> WORK REQUIRED
Repeat every record below exactly as written.

—————

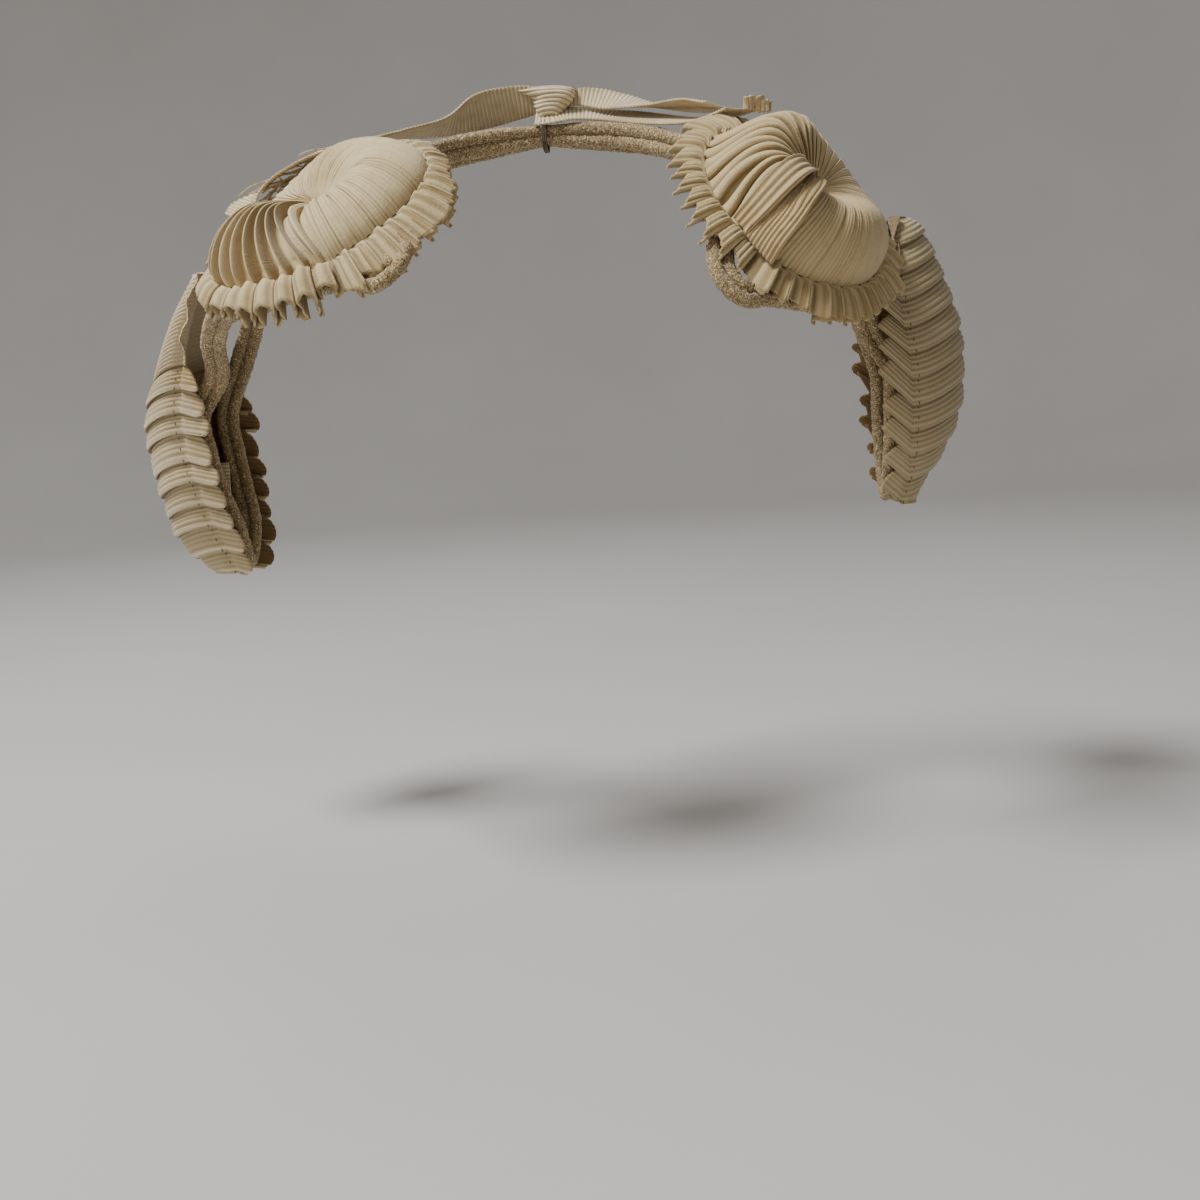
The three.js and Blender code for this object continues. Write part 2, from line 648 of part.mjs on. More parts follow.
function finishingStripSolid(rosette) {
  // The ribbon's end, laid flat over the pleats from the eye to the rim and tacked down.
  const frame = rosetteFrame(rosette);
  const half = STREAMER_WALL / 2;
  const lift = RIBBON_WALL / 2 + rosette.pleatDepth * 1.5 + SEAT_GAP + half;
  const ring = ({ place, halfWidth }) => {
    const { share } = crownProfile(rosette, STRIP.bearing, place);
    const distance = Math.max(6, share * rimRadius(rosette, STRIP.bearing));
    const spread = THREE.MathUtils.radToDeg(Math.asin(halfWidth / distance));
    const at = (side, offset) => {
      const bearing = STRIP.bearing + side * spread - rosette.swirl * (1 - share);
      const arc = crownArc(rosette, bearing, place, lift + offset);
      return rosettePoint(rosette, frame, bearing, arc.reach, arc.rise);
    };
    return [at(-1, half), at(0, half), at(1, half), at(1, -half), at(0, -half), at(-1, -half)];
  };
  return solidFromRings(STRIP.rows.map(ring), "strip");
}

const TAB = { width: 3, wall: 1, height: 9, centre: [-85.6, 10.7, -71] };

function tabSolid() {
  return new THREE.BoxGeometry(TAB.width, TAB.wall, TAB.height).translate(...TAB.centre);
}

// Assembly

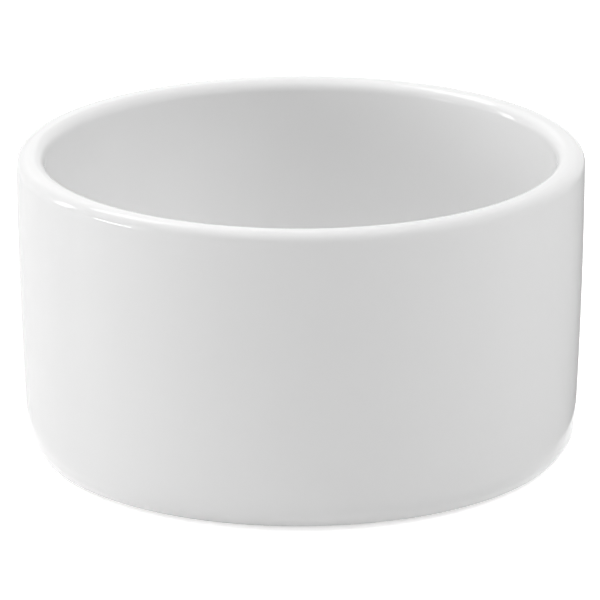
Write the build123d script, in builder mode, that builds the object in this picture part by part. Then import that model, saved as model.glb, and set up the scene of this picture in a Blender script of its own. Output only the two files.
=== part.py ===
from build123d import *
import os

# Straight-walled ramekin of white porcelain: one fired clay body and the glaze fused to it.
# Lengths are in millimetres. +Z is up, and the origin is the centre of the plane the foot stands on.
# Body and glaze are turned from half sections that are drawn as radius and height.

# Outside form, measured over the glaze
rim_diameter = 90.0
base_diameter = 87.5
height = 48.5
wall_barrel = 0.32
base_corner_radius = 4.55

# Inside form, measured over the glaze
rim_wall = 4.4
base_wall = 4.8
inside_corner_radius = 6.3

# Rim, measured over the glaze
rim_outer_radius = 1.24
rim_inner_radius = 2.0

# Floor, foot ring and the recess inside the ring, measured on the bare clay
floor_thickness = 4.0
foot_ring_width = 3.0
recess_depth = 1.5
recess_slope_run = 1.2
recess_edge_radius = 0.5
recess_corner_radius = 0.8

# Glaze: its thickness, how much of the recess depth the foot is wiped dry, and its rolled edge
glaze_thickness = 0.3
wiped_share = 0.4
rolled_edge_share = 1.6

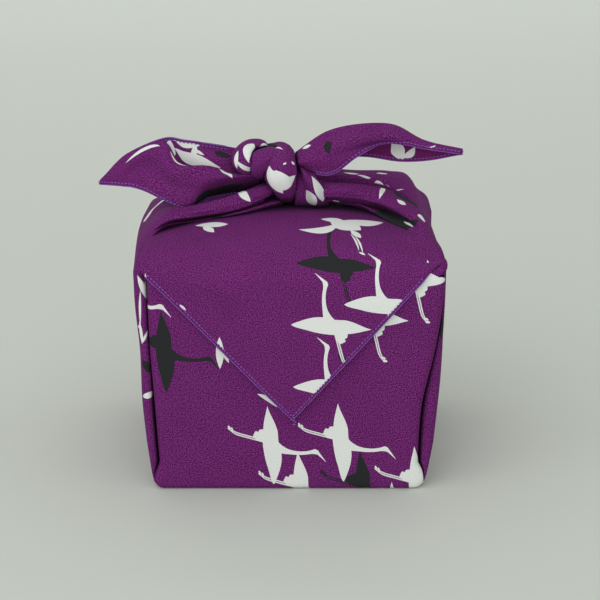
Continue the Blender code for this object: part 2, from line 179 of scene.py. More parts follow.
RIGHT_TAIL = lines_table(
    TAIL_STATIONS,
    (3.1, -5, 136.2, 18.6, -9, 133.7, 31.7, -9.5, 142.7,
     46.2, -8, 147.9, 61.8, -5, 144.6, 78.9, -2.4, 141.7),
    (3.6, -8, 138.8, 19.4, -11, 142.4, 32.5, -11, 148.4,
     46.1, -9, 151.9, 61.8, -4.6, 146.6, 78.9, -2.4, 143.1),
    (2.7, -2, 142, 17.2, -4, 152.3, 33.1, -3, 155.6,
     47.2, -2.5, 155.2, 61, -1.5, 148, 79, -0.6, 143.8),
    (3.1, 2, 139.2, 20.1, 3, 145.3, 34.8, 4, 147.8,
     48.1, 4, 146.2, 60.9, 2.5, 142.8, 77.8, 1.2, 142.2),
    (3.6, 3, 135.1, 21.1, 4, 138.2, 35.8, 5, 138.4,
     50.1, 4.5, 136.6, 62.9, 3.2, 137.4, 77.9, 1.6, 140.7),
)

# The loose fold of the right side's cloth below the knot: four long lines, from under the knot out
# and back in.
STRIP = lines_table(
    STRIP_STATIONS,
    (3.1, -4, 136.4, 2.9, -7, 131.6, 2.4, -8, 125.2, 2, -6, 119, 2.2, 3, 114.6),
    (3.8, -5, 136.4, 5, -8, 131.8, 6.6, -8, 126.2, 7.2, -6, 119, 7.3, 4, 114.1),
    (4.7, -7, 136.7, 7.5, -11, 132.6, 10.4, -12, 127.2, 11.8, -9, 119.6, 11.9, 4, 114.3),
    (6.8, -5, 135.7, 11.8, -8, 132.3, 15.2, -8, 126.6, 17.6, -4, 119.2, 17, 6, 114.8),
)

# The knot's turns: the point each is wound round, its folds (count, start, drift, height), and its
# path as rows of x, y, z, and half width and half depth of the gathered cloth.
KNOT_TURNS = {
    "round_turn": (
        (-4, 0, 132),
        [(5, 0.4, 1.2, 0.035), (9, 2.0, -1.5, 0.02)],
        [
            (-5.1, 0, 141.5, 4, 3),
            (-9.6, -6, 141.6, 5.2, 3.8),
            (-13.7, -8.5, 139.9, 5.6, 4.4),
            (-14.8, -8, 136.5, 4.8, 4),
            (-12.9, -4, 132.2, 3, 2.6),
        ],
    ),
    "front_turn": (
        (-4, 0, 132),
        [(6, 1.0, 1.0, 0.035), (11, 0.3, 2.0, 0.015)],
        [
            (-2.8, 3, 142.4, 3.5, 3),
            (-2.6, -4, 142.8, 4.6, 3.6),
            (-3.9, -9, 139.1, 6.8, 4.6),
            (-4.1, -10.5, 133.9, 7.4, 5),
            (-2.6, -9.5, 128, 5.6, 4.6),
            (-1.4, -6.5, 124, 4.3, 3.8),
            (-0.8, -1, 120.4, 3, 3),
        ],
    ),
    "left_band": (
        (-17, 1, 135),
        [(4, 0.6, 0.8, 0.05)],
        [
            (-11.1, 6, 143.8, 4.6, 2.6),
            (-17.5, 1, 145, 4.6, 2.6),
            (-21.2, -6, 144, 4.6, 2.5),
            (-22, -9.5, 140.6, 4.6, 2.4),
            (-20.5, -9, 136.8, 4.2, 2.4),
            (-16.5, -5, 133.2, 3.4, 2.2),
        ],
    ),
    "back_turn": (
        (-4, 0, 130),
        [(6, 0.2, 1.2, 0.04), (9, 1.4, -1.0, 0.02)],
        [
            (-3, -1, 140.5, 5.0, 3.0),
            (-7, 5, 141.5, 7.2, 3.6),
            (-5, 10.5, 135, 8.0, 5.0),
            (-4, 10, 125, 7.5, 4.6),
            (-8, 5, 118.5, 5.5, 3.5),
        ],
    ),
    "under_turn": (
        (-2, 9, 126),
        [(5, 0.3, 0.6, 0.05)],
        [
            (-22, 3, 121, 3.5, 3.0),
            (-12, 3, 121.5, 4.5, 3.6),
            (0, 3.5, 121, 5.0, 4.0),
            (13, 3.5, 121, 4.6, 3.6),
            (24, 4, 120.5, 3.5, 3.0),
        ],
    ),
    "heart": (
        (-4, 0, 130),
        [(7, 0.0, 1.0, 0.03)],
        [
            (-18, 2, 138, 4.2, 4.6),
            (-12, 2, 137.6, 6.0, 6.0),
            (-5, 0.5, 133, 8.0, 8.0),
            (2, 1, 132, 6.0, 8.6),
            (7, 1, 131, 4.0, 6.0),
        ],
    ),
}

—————

> WORKED ANSWER
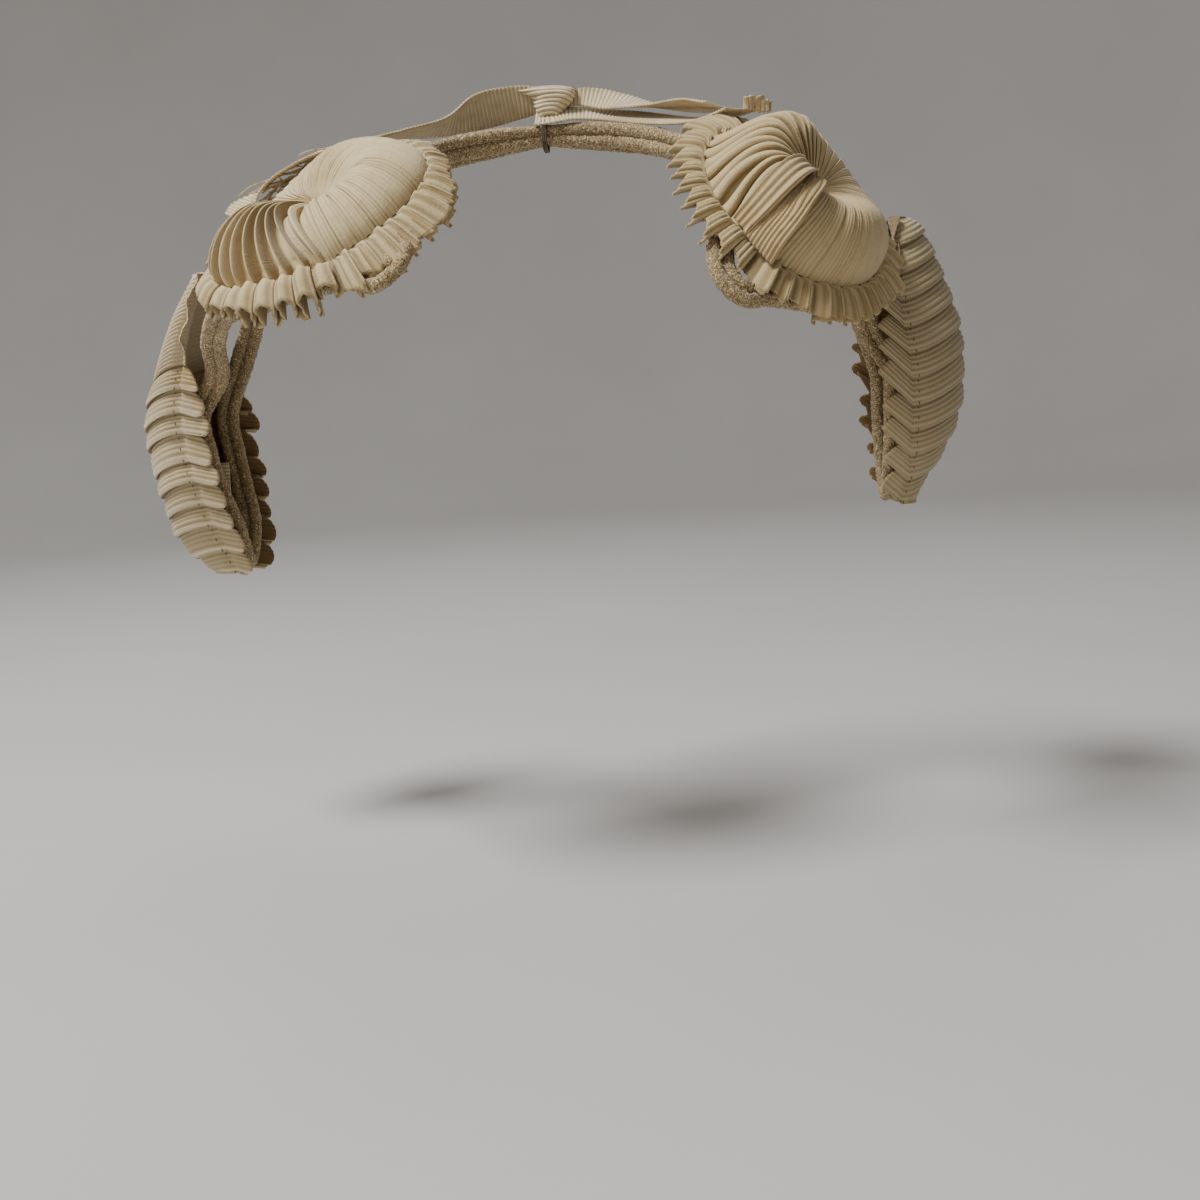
The three.js and Blender code for this object continues. Write part 2, from line 648 of part.mjs on. More parts follow.
function finishingStripSolid(rosette) {
  // The ribbon's end, laid flat over the pleats from the eye to the rim and tacked down.
  const frame = rosetteFrame(rosette);
  const half = STREAMER_WALL / 2;
  const lift = RIBBON_WALL / 2 + rosette.pleatDepth * 1.5 + SEAT_GAP + half;
  const ring = ({ place, halfWidth }) => {
    const { share } = crownProfile(rosette, STRIP.bearing, place);
    const distance = Math.max(6, share * rimRadius(rosette, STRIP.bearing));
    const spread = THREE.MathUtils.radToDeg(Math.asin(halfWidth / distance));
    const at = (side, offset) => {
      const bearing = STRIP.bearing + side * spread - rosette.swirl * (1 - share);
      const arc = crownArc(rosette, bearing, place, lift + offset);
      return rosettePoint(rosette, frame, bearing, arc.reach, arc.rise);
    };
    return [at(-1, half), at(0, half), at(1, half), at(1, -half), at(0, -half), at(-1, -half)];
  };
  return solidFromRings(STRIP.rows.map(ring), "strip");
}

const TAB = { width: 3, wall: 1, height: 9, centre: [-85.6, 10.7, -71] };

function tabSolid() {
  return new THREE.BoxGeometry(TAB.width, TAB.wall, TAB.height).translate(...TAB.centre);
}

// Assembly

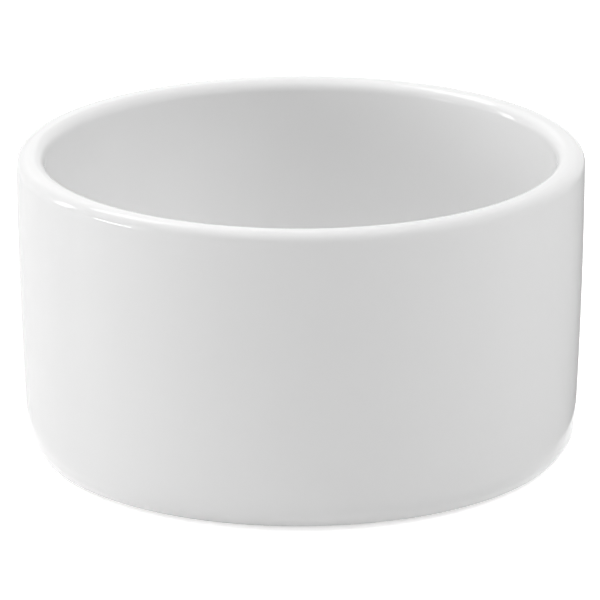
Write the build123d script, in builder mode, that builds the object in this picture part by part. Then import that model, saved as model.glb, and set up the scene of this picture in a Blender script of its own. Output only the two files.
=== part.py ===
from build123d import *
import os

# Straight-walled ramekin of white porcelain: one fired clay body and the glaze fused to it.
# Lengths are in millimetres. +Z is up, and the origin is the centre of the plane the foot stands on.
# Body and glaze are turned from half sections that are drawn as radius and height.

# Outside form, measured over the glaze
rim_diameter = 90.0
base_diameter = 87.5
height = 48.5
wall_barrel = 0.32
base_corner_radius = 4.55

# Inside form, measured over the glaze
rim_wall = 4.4
base_wall = 4.8
inside_corner_radius = 6.3

# Rim, measured over the glaze
rim_outer_radius = 1.24
rim_inner_radius = 2.0

# Floor, foot ring and the recess inside the ring, measured on the bare clay
floor_thickness = 4.0
foot_ring_width = 3.0
recess_depth = 1.5
recess_slope_run = 1.2
recess_edge_radius = 0.5
recess_corner_radius = 0.8

# Glaze: its thickness, how much of the recess depth the foot is wiped dry, and its rolled edge
glaze_thickness = 0.3
wiped_share = 0.4
rolled_edge_share = 1.6

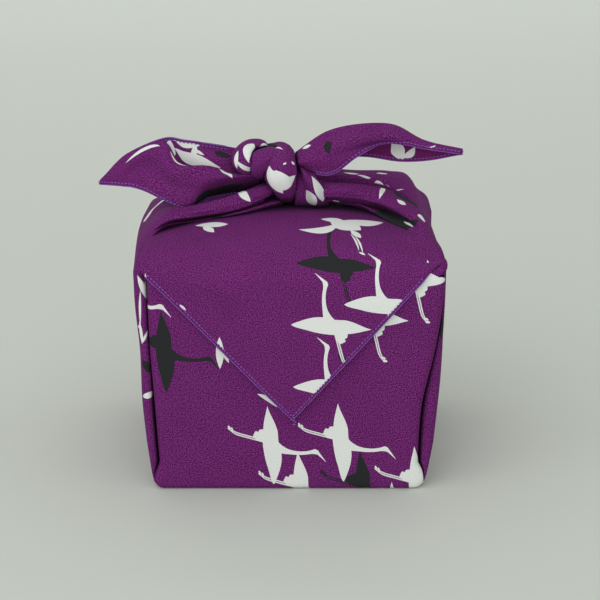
Continue the Blender code for this object: part 2, from line 179 of scene.py. More parts follow.
RIGHT_TAIL = lines_table(
    TAIL_STATIONS,
    (3.1, -5, 136.2, 18.6, -9, 133.7, 31.7, -9.5, 142.7,
     46.2, -8, 147.9, 61.8, -5, 144.6, 78.9, -2.4, 141.7),
    (3.6, -8, 138.8, 19.4, -11, 142.4, 32.5, -11, 148.4,
     46.1, -9, 151.9, 61.8, -4.6, 146.6, 78.9, -2.4, 143.1),
    (2.7, -2, 142, 17.2, -4, 152.3, 33.1, -3, 155.6,
     47.2, -2.5, 155.2, 61, -1.5, 148, 79, -0.6, 143.8),
    (3.1, 2, 139.2, 20.1, 3, 145.3, 34.8, 4, 147.8,
     48.1, 4, 146.2, 60.9, 2.5, 142.8, 77.8, 1.2, 142.2),
    (3.6, 3, 135.1, 21.1, 4, 138.2, 35.8, 5, 138.4,
     50.1, 4.5, 136.6, 62.9, 3.2, 137.4, 77.9, 1.6, 140.7),
)

# The loose fold of the right side's cloth below the knot: four long lines, from under the knot out
# and back in.
STRIP = lines_table(
    STRIP_STATIONS,
    (3.1, -4, 136.4, 2.9, -7, 131.6, 2.4, -8, 125.2, 2, -6, 119, 2.2, 3, 114.6),
    (3.8, -5, 136.4, 5, -8, 131.8, 6.6, -8, 126.2, 7.2, -6, 119, 7.3, 4, 114.1),
    (4.7, -7, 136.7, 7.5, -11, 132.6, 10.4, -12, 127.2, 11.8, -9, 119.6, 11.9, 4, 114.3),
    (6.8, -5, 135.7, 11.8, -8, 132.3, 15.2, -8, 126.6, 17.6, -4, 119.2, 17, 6, 114.8),
)

# The knot's turns: the point each is wound round, its folds (count, start, drift, height), and its
# path as rows of x, y, z, and half width and half depth of the gathered cloth.
KNOT_TURNS = {
    "round_turn": (
        (-4, 0, 132),
        [(5, 0.4, 1.2, 0.035), (9, 2.0, -1.5, 0.02)],
        [
            (-5.1, 0, 141.5, 4, 3),
            (-9.6, -6, 141.6, 5.2, 3.8),
            (-13.7, -8.5, 139.9, 5.6, 4.4),
            (-14.8, -8, 136.5, 4.8, 4),
            (-12.9, -4, 132.2, 3, 2.6),
        ],
    ),
    "front_turn": (
        (-4, 0, 132),
        [(6, 1.0, 1.0, 0.035), (11, 0.3, 2.0, 0.015)],
        [
            (-2.8, 3, 142.4, 3.5, 3),
            (-2.6, -4, 142.8, 4.6, 3.6),
            (-3.9, -9, 139.1, 6.8, 4.6),
            (-4.1, -10.5, 133.9, 7.4, 5),
            (-2.6, -9.5, 128, 5.6, 4.6),
            (-1.4, -6.5, 124, 4.3, 3.8),
            (-0.8, -1, 120.4, 3, 3),
        ],
    ),
    "left_band": (
        (-17, 1, 135),
        [(4, 0.6, 0.8, 0.05)],
        [
            (-11.1, 6, 143.8, 4.6, 2.6),
            (-17.5, 1, 145, 4.6, 2.6),
            (-21.2, -6, 144, 4.6, 2.5),
            (-22, -9.5, 140.6, 4.6, 2.4),
            (-20.5, -9, 136.8, 4.2, 2.4),
            (-16.5, -5, 133.2, 3.4, 2.2),
        ],
    ),
    "back_turn": (
        (-4, 0, 130),
        [(6, 0.2, 1.2, 0.04), (9, 1.4, -1.0, 0.02)],
        [
            (-3, -1, 140.5, 5.0, 3.0),
            (-7, 5, 141.5, 7.2, 3.6),
            (-5, 10.5, 135, 8.0, 5.0),
            (-4, 10, 125, 7.5, 4.6),
            (-8, 5, 118.5, 5.5, 3.5),
        ],
    ),
    "under_turn": (
        (-2, 9, 126),
        [(5, 0.3, 0.6, 0.05)],
        [
            (-22, 3, 121, 3.5, 3.0),
            (-12, 3, 121.5, 4.5, 3.6),
            (0, 3.5, 121, 5.0, 4.0),
            (13, 3.5, 121, 4.6, 3.6),
            (24, 4, 120.5, 3.5, 3.0),
        ],
    ),
    "heart": (
        (-4, 0, 130),
        [(7, 0.0, 1.0, 0.03)],
        [
            (-18, 2, 138, 4.2, 4.6),
            (-12, 2, 137.6, 6.0, 6.0),
            (-5, 0.5, 133, 8.0, 8.0),
            (2, 1, 132, 6.0, 8.6),
            (7, 1, 131, 4.0, 6.0),
        ],
    ),
}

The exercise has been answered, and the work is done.